Commentary on the Suffolk Resolves

The final version of the Suffolk Resolves was written by Dr. Joseph Warren with input and unanimous approval of delegates to the Suffolk County Massachusetts Convention. Boston was the largest town in Suffolk County, so its resolves held special significance. It was the geographic focus of repressive British measures following the destruction of the Tea Party. Leading Massachusetts Patriots were away attending the First Continental Congress, so Warren’s work on the Suffolk Resolves  meant stepping out into the national spotlight from the shadows of his political mentor Samuel Adams.

The document is notable for memorable phrasing, distinguishing loyalty to the British Crown from subverting its Tory administration, specifying concrete measures toward establishing an independent revolutionary government, purging the militia of Loyalists, and laying out grounds for defensive military action. Joseph Warren orchestrated presentation of the Suffolk Resolves, via a dramatic ride to Philadelphia by Paul Revere, to the Continental Congress, where it was adopted word for word. This is regarded as a critical step toward them deciding to declare independence.

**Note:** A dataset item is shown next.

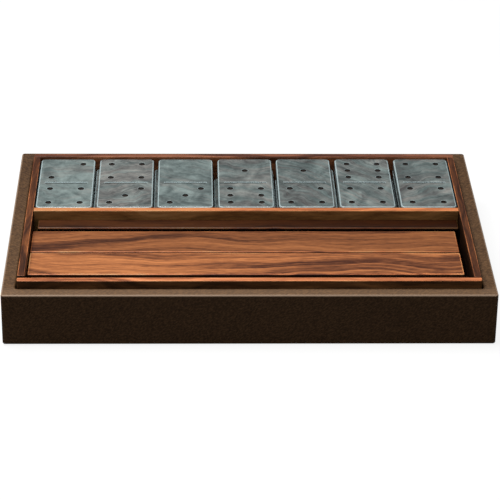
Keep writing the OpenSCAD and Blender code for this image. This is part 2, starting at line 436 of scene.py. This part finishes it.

A step toward the Declaration of Independence and the U.S. Constitution, authorship of the Suffolk Resolves provides the rationale for regarding Joseph Warren as an American Founder. He was Militia General for the area, and fell at the Battle of Bunker Hill (actually Breed's Hill). Had Warren survived, many think it likely that he would have been a signatory of one or both of the founding documents of the United States of America.